Throughout the show, there are many different dialects and languages that the actors had to adopt in order to properly showcase these characters, including French, Italian, and German.
However, throughout the rehearsal process and the preparations for the show, there were a few challenges that the cast and crew had to overcome; one of the biggest was the fact that this cast and crew had never done a comedy.
“The biggest challenge has been working out the really specific comedic elements of the show. Farces are very specific types of comedy, and they require a lot of big body movement. “They're very big shows,” said Doddaka.
Another challenge was overcoming the training that they had previously worked on for fight scenes.
Mann stated, “their big challenge was fighting it, learning to do the combat choreography in character, because they've learned to do it as a skill.
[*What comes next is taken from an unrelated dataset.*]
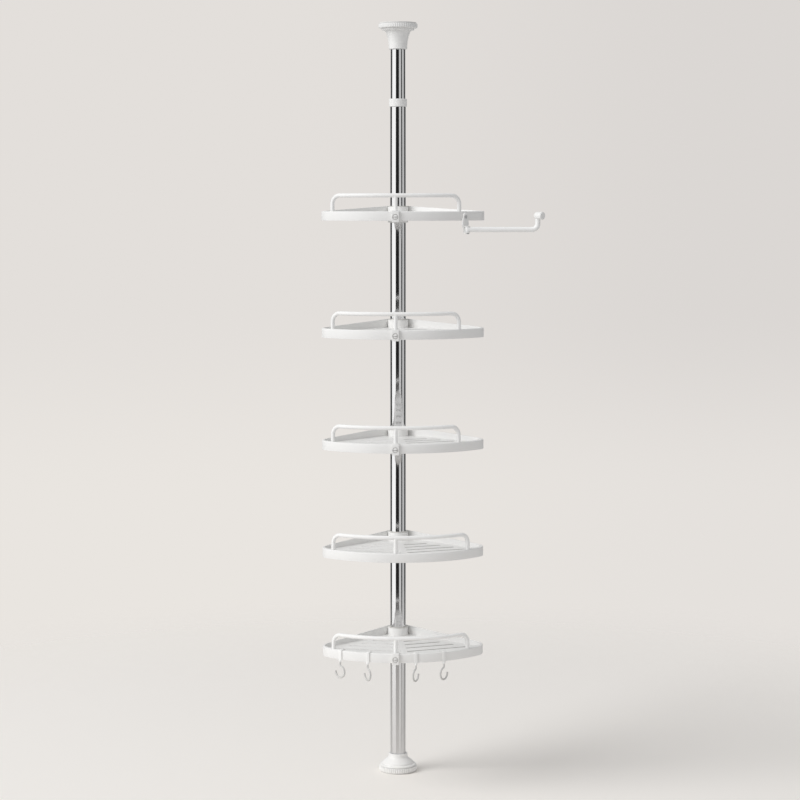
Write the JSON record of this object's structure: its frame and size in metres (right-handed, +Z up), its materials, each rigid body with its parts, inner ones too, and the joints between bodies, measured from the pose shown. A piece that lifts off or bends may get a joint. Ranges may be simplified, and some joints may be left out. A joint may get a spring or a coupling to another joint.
{
  "type": "tension pole shelf unit",
  "caption": "Floor-to-ceiling tension pole with corner trays, guard rails, a swinging towel arm and small hooks; chromed pole, white trays.",
  "frame": {"origin": "on the pole's axis at the underside of the floor pad", "axes": "+Z up along the pole; the trays open towards -Y and their corner is on the +Y side"},
  "size_m": [0.4321, 0.2853, 1.524],
  "materials": {
    "white_plastic": "satin",
    "coated_steel": "gloss",
    "nylon": "matte",
    "rubber": "matte",
    "chrome": "mirror",
    "zinc_steel": "satin"
  },
  "bodies": {
    "pole": {"floor_pad": "rubber", "foot": "white_plastic", "lower_tube": "chrome", "middle_tube": "chrome", "tube_coupler": "zinc_steel", "lock_ring": "nylon"},
    "collar": {"locking_collar": "white_plastic"},
    "top_pole": {"upper_tube": "chrome", "guide_bush": "nylon", "spring_stop": "zinc_steel", "tension_spring": "zinc_steel"},
    "cup": {"ceiling_cup": "white_plastic", "ceiling_pad": "rubber", "spring_plunger": "nylon"},
    "shelf_1_mount": {"shelf_1_collet": "nylon"},
    "shelf_1": {"shelf_1_tray": "white_plastic", "shelf_1_guard_rail": "coated_steel", "shelf_1_rail_clip": "white_plastic", "shelf_1_clip_screw": "white_plastic", "towel_bracket": "white_plastic", "bracket_screw": "zinc_steel", "towel_pin": "zinc_steel"},
    "shelf_2_mount": {"shelf_2_collet": "nylon"},
    "shelf_2": {"shelf_2_tray": "white_plastic", "shelf_2_guard_rail": "coated_steel", "shelf_2_rail_clip": "white_plastic", "shelf_2_clip_screw": "white_plastic"},
    "shelf_3_mount": {"shelf_3_collet": "nylon"},
    "shelf_3": {"shelf_3_tray": "white_plastic", "shelf_3_guard_rail": "coated_steel", "shelf_3_rail_clip": "white_plastic", "shelf_3_clip_screw": "white_plastic"},
    "shelf_4_mount": {"shelf_4_collet": "nylon"},
    "shelf_4": {"shelf_4_tray": "white_plastic", "shelf_4_guard_rail": "coated_steel"},
    "shelf_5_mount": {"shelf_5_collet": "nylon"},
    "shelf_5": {"shelf_5_tray": "white_plastic", "shelf_5_guard_rail": "coated_steel", "shelf_5_rail_clip": "white_plastic", "shelf_5_clip_screw": "white_plastic"},
    "towel_arm": {"towel_arm": "coated_steel", "towel_knob": "white_plastic"},
    "hook_1": {"hook_1": "coated_steel"},
    "hook_2": {"hook_2": "coated_steel"},
    "hook_3": {"hook_3": "coated_steel"},
    "hook_4": {"hook_4": "coated_steel"}
  },
  "joints": [
    {"name": "pole_extension", "type": "slide", "parent": "pole", "child": "top_pole", "axis": [0, 0, 1], "range_m": [0, 0.4]},
    {"name": "cup_spring", "type": "slide", "parent": "top_pole", "child": "cup", "axis": [0, 0, 1], "range_m": [-0.016, 0], "stiffness_N_per_m": 3000, "springref_m": 0.01, "deforming": ["tension_spring"]},
    {"name": "collar_twist", "type": "hinge", "parent": "pole", "child": "collar", "pos_m": [0, 0, 1.36], "axis": [0, 0, 1], "range_deg": [-45, 0]},
    {"name": "shelf_1_height", "type": "slide", "parent": "pole", "child": "shelf_1_mount", "axis": [0, 0, 1], "range_m": [-0.06, 0.06]},
    {"name": "shelf_1_swivel", "type": "hinge", "parent": "shelf_1_mount", "child": "shelf_1", "pos_m": [0, 0, 1.149], "axis": [0, 0, 1], "range_deg": [-30, 30]},
    {"name": "shelf_2_height", "type": "slide", "parent": "pole", "child": "shelf_2_mount", "axis": [0, 0, 1], "range_m": [-0.06, 0.06]},
    {"name": "shelf_2_swivel", "type": "hinge", "parent": "shelf_2_mount", "child": "shelf_2", "pos_m": [0, 0, 0.9213], "axis": [0, 0, 1], "range_deg": [-30, 30]},
    {"name": "shelf_3_height", "type": "slide", "parent": "pole", "child": "shelf_3_mount", "axis": [0, 0, 1], "range_m": [-0.06, 0.06]},
    {"name": "shelf_3_swivel", "type": "hinge", "parent": "shelf_3_mount", "child": "shelf_3", "pos_m": [0, 0, 0.7013], "axis": [0, 0, 1], "range_deg": [-30, 30]},
    {"name": "shelf_4_height", "type": "slide", "parent": "pole", "child": "shelf_4_mount", "axis": [0, 0, 1], "range_m": [-0.06, 0.06]},
    {"name": "shelf_4_swivel", "type": "hinge", "parent": "shelf_4_mount", "child": "shelf_4", "pos_m": [0, 0, 0.4885], "axis": [0, 0, 1], "range_deg": [-30, 30]},
    {"name": "shelf_5_height", "type": "slide", "parent": "pole", "child": "shelf_5_mount", "axis": [0, 0, 1], "range_m": [-0.06, 0.06]},
    {"name": "shelf_5_swivel", "type": "hinge", "parent": "shelf_5_mount", "child": "shelf_5", "pos_m": [0, 0, 0.2915], "axis": [0, 0, 1], "range_deg": [-30, 30]},
    {"name": "towel_arm_swing", "type": "hinge", "parent": "shelf_1", "child": "towel_arm", "pos_m": [0.13435, -0.19936, 1.114], "axis": [0, 0, 1], "range_deg": [-120, 32]},
    {"name": "hook_1_slide", "type": "hinge", "parent": "shelf_5", "child": "hook_1", "pos_m": [0.00209, -0.03068, 0.2915], "axis": [0, 0, 1], "range_deg": [-2, 3]},
    {"name": "hook_2_slide", "type": "hinge", "parent": "shelf_5", "child": "hook_2", "pos_m": [0.00209, -0.03068, 0.2915], "axis": [0, 0, 1], "range_deg": [-4, 6]},
    {"name": "hook_3_slide", "type": "hinge", "parent": "shelf_5", "child": "hook_3", "pos_m": [0.00209, -0.03068, 0.2915], "axis": [0, 0, 1], "range_deg": [-5, 4]},
    {"name": "hook_4_slide", "type": "hinge", "parent": "shelf_5", "child": "hook_4", "pos_m": [0.00209, -0.03068, 0.2915], "axis": [0, 0, 1], "range_deg": [-3, 8]}
  ]
}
You don't get to just drop character to suddenly do the sword fight because you're focused on that; you have to fight in character. That's the big challenge for them.”
Mann had also mentioned how, due to the fact that this was a regional opening, there were many other directors who came out in order to scope out a potential new show for their program.
Overall, the cast and crew effortlessly performed a total of eight shows. The “divine” Mercer players were able to obtain great success with their performances and ended this semester's season off to a promising conclusion.